When she came to know that a small loan could help her rise out of her situation, Sakubai was elated.

In 2014, she along with 10 other women from her village took the first step towards financial independence by forming a SHG with HiH India’s guidance. Her life has taken a massive 360-degree turn since then.

These are five ways SHG’s have changed the lives of rural women such as Sakubai:

1. Sakubai became aware of her earning power: As Sakubai moved beyond her small one-room home, she gained awareness about her rights and choices as a woman and a citizen of the country. She realised that women too can step out of their homes and contribute an income.

SHG meetings also give the women ideas on improving the quality of their lives and social evils like dowry, child marriage and alcoholism.

Sakubai’s older home was in a dilapidated state before she joined the SHG movement. She is now proud of her new home (right)

2. Sakubai understood money: The success of a SHG is dependent on the group’s savings and finance management. Sakubai is the leader of her 20 member SHG. With their mutual savings and small loans, all of them started small ventures. Sakubai’s first was a petty shop in her own house with a loan. Two more loans later she was running a dairy business and a tailoring unit too. Five years later, she is debt free and running successful businesses.

One of Sakubai’s three businesses — a grocery shop that she runs with confidence.

3. Sakubai is a leader now: She oozes confidence and good cheer as she speaks. Being the leader of her SHG has given her a boost in confidence.
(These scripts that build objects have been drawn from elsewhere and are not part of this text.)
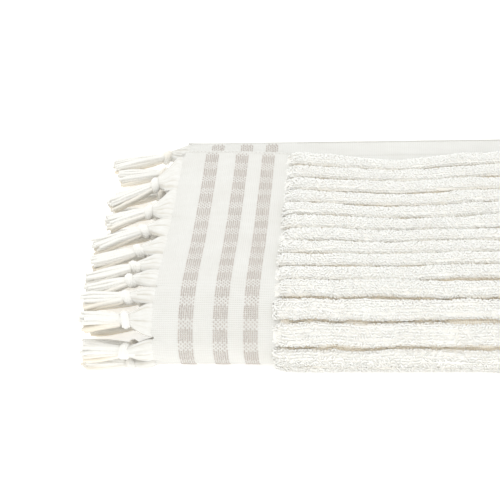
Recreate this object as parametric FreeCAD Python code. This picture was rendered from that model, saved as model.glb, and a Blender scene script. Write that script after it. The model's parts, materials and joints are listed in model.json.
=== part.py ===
import FreeCAD, Part
import math
import os

# Ribbed cotton bath mat, folded once along its length and lying on the floor.
# X runs along the mat, Y from the fold to the open edges, Z up.
# Millimetres.  Origin at the middle of the underside.

# ---- driving dimensions -------------------------------------------------
PITCH = 18.2            # one terry rib and the groove beside it
RIB_WIDTH = 14.4
RIB_HEIGHT = 6.6        # above the ground cloth
RIB_ROUND = 5.0         # shoulder radius of a rib
RIB_END_ROUND = 2.5
CLOTH_HALF = 1.0        # half the thickness of the ground cloth
WOVEN_LENGTH = 864.0    # between the two fringed edges
BAND_LENGTH = 93.0      # flat woven band at each end
STRIPES = ((22.0, 11.7), (48.2, 11.4), (71.0, 11.2))   # from the woven edge
HEM_WIDTH = 3.0         # selvedge along both long edges
HEM_HALF = 1.3
LOWER_RIBS = 14
FOLD_RIBS = 5
UPPER_RIBS = 10
KINKS = (46.0, 44.0, 48.0, 27.0, 16.0, 8.0)    # fold angles, floor upwards
GROOVE_GAP = 0.9        # cloth stops this far short of a fold line
FRINGE_GAP = 0.5        # loose fringe stands off the woven edge
NECK = (13.0, 15.0, 4.6)       # gathered yarn: length, width at cloth, at knot
KNOT = (14.0, 2.4, 4.4)        # length, end radius, middle radius
SKIRT = (34.5, 2.6, 5.8)       # length, radius at knot, radius at tip

# Each tassel: its place along the cloth from the far edge of the lower leaf,
# how far its knot leans towards the fold, and the angle its skirt is swept.
LOWER_TASSELS = (
    (12.4, 2.0, 16.0), (37.8, 0.0, 10.0), (63.2, 0.0, 13.0), (88.6, 0.0, 6.0),
    (114.0, 0.0, 9.0), (139.4, 0.0, 4.0), (164.8, 0.0, 7.0), (190.2, 0.0, 2.0),
    (215.6, 0.0, 5.0), (241.0, 0.0, 0.0))
FOLD_TASSELS = {          # the third stretch of the roll has none
    1: (263.0, 0.0, 0.0), 2: (286.0, 0.0, 2.0), 4: (313.0, 1.0, 3.0),
    5: (334.5, 1.0, 9.0)}
UPPER_TASSELS = (
    (354.0, 1.0, 14.0), (376.0, 5.0, 16.0), (400.0, 6.0, 14.0),
    (426.0, 3.0, 20.0), (459.0, 9.0, 16.0), (500.0, 12.0, 28.0))

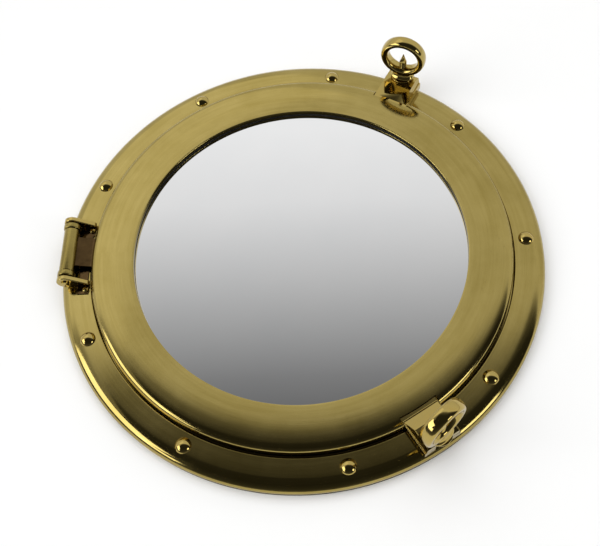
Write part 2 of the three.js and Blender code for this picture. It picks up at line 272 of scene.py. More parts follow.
class Nodes:
    """Short calls for building a material's node tree."""

    def __init__(self, name):
        self.material = bpy.data.materials.new(name)
        self.material.use_nodes = True
        self.tree = self.material.node_tree
        self.shader = self.tree.nodes["Principled BSDF"]

    def add(self, kind, inputs=None, **settings):
        node = self.tree.nodes.new(kind)
        for key, value in settings.items():
            setattr(node, key, value)
        for key, value in (inputs or {}).items():
            if isinstance(value, bpy.types.NodeSocket):
                self.tree.links.new(value, node.inputs[key])
            else:
                node.inputs[key].default_value = value
        return node

    def math(self, operation, a, b=0.0):
        return self.add("ShaderNodeMath", {0: a, 1: b}, operation=operation).outputs[0]

    def span(self, value, low, high, to_low, to_high):
        inputs = {"Value": value, "From Min": low, "From Max": high, "To Min": to_low, "To Max": to_high}
        return self.add("ShaderNodeMapRange", inputs).outputs[0]

    def noise(self, vector, scale, detail=4.0, rough=0.55):
        inputs = {"Vector": vector, "Scale": scale, "Detail": detail, "Roughness": rough}
        return self.add("ShaderNodeTexNoise", inputs).outputs["Fac"]

    def mix(self, factor, a, b):
        inputs = {0: factor, 6: a, 7: b}
        return self.add("ShaderNodeMix", inputs, data_type="RGBA", blend_type="MIX").outputs[2]

    def place(self):
        return self.add("ShaderNodeTexCoord").outputs["Object"]

    def stretched(self, vector, scale):
        return self.add("ShaderNodeMapping", {"Vector": vector, "Scale": scale}).outputs[0]

    def polar(self, vector):
        """(radius, angle, height) about the object's Z axis."""
        parts = self.add("ShaderNodeSeparateXYZ", {0: vector}).outputs
        squares = [self.math("MULTIPLY", part, part) for part in (parts[0], parts[1])]
        radius = self.math("SQRT", self.math("ADD", *squares))
        angle = self.math("ARCTAN2", parts[1], parts[0])
        return self.add("ShaderNodeCombineXYZ", {0: radius, 1: angle, 2: parts[2]}).outputs[0]

    def link(self, socket, name):
        self.tree.links.new(socket, self.shader.inputs[name])

    def relief(self, height, strength, distance):
        """Small bumps on the surface, as high as distance in metres."""
        inputs = {"Strength": strength, "Distance": distance, "Height": height}
        self.link(self.add("ShaderNodeBump", inputs).outputs[0], "Normal")


BRASS_LIGHT = (0.415, 0.325, 0.108, 1)
BRASS_DEEP = (0.31, 0.235, 0.064, 1)
BRASS_WARM = (0.46, 0.335, 0.095, 1)
# Dark browns for the hinge strap and foot: painted shade, standing for the shade between the barrel, the ears
# and the door
BRASS_PAINTED_SHADE = (0.13, 0.08, 0.03, 1)
BRASS_PAINTED_SHADE_DEEP = (0.025, 0.014, 0.007, 1)
BARREL_LIGHT = (0.37, 0.29, 0.085, 1)
BARREL_DEEP = (0.22, 0.165, 0.045, 1)
TARNISH = (0.10, 0.055, 0.02, 1)


def brass(name, grain, roughness, light, deep, bump=0.02, tarnish=0.35):
    """Polished brass: two tones in clouds and streaks, polishing lines, bright worn edges, brown corners.

    grain is "ring" for lines round the Z axis, or a stretch (x, y, z) for straight ones.
    """
    n = Nodes(name)
    place = n.place()
    if grain == "ring":
        around = n.polar(place)
        lines_place = n.stretched(around, (2600.0, 1.6, 2600.0))
        bands_place = n.stretched(around, (340.0, 2.4, 340.0))
    else:
        lines_place = n.stretched(place, grain)
        bands_place = n.stretched(place, [0.2 * v for v in grain])
    lines = n.noise(lines_place, 1.0, 5.0, 0.6)
    bands = n.noise(bands_place, 1.0, 4.0, 0.6)
    clouds = n.noise(place, 26.0, 5.0, 0.6)
    specks = n.noise(place, 900.0, 2.0, 0.5)
    streaks = n.math("ADD", n.math("MULTIPLY", bands, 0.35), n.math("MULTIPLY", lines, 0.2))
    tone = n.math("ADD", n.math("MULTIPLY", clouds, 0.45), streaks)
    colour = n.mix(n.span(tone, 0.36, 0.64, 0.0, 1.0), deep, light)
    edge = n.add("ShaderNodeNewGeometry").outputs["Pointiness"]
    in_corner = n.span(edge, 0.485, 0.44, 0.0, tarnish)
    colour = n.mix(in_corner, colour, TARNISH)
    pits = n.span(specks, 0.70, 0.78, 0.0, 0.45)
    colour = n.mix(pits, colour, TARNISH)
    n.link(colour, "Base Color")
    worn = n.span(edge, 0.53, 0.60, 0.0, 0.03)
    rough = n.span(lines, 0.25, 0.75, roughness * 0.75, roughness * 1.3)
    rough = n.math("ADD", rough, n.span(clouds, 0.35, 0.7, 0.0, roughness * 0.5))
    rough = n.math("SUBTRACT", n.math("ADD", rough, n.math("MULTIPLY", pits, 0.3)), worn)
    n.link(n.math("MAXIMUM", rough, 0.02), "Roughness")
    n.shader.inputs["Metallic"].default_value = 1.0
    grit = n.noise(place, 420.0, 2.0)
    height = n.math("ADD", n.math("MULTIPLY", lines, 0.5), n.math("MULTIPLY", grit, 0.5))
    n.relief(height, bump, 0.0004)
    return n.material


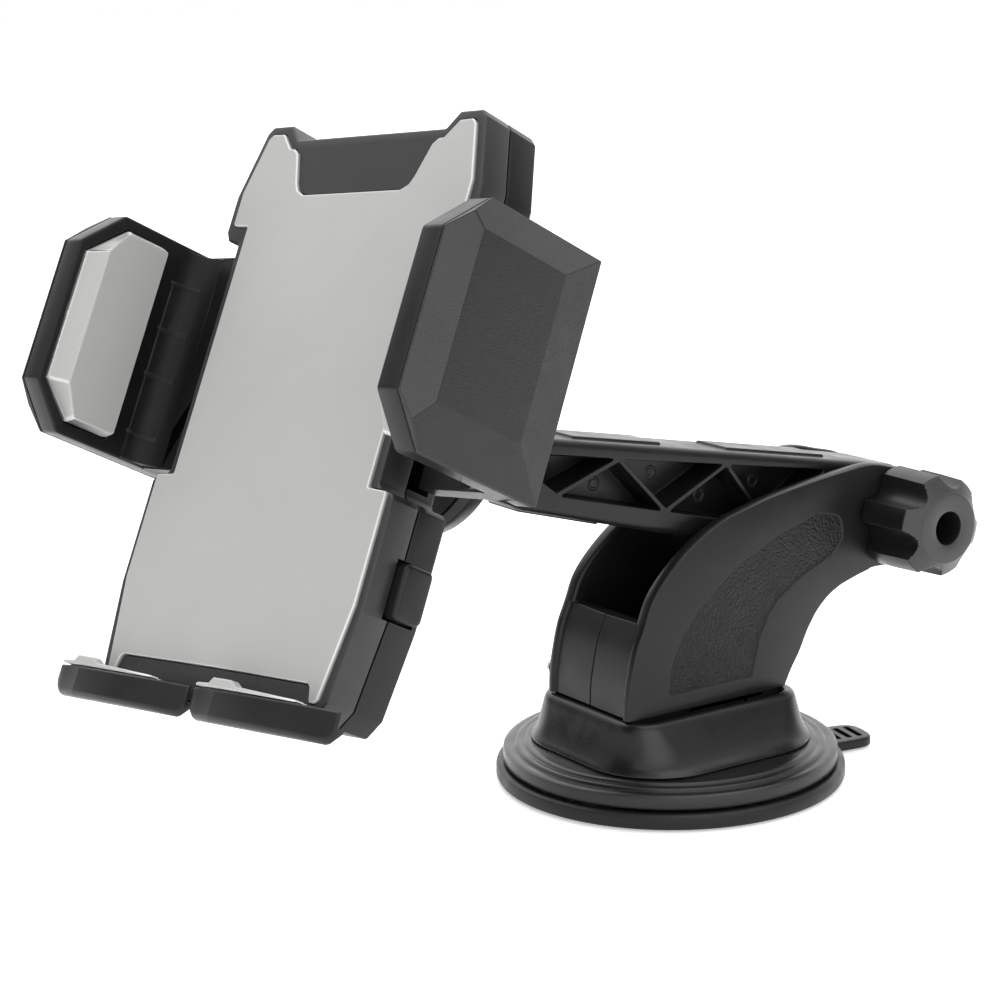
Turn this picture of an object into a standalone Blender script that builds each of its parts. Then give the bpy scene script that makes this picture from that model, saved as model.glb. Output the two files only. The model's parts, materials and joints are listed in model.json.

She now knows that she can now manage people and money, also take important decisions. Her status in the community has gone up and people now look up to her.

SHGs have been the launch pad for many a well known community leader.

4. Bringing together a community: SHG meetings involve not just discussing their group finances. The women also discuss their mutual problems and find solutions. If there is a well that needs to be dug for their water issues, the group moves the local body to do so. The group, therefore, brings awareness to the community and also takes part in the development of the village.

An SHG meeting in progress. Women are taught financial independence.

5. Peer support: The women of the SHG look up to Sakubai not just as the leader, but also as a knowledgeable friend. She helps them out when someone falls sick or needs babysitting support. Mutually the women watch each other’s back and provide support.

Sakubai’s story like many others, promises a ‘happily-ever-after’ ending. She is the able owner of three different businesses, has expanded her one-room home and even has a separate courtyard for SHG meetings. She and her husband have got their farmland back and sell veggies too. Her children attend a public school nearby.

When we told Sakubai about who Muhammud Yunus was and that he won a Nobel Peace prize in 2006, she had a broad smile. “I am at peace too”, she says.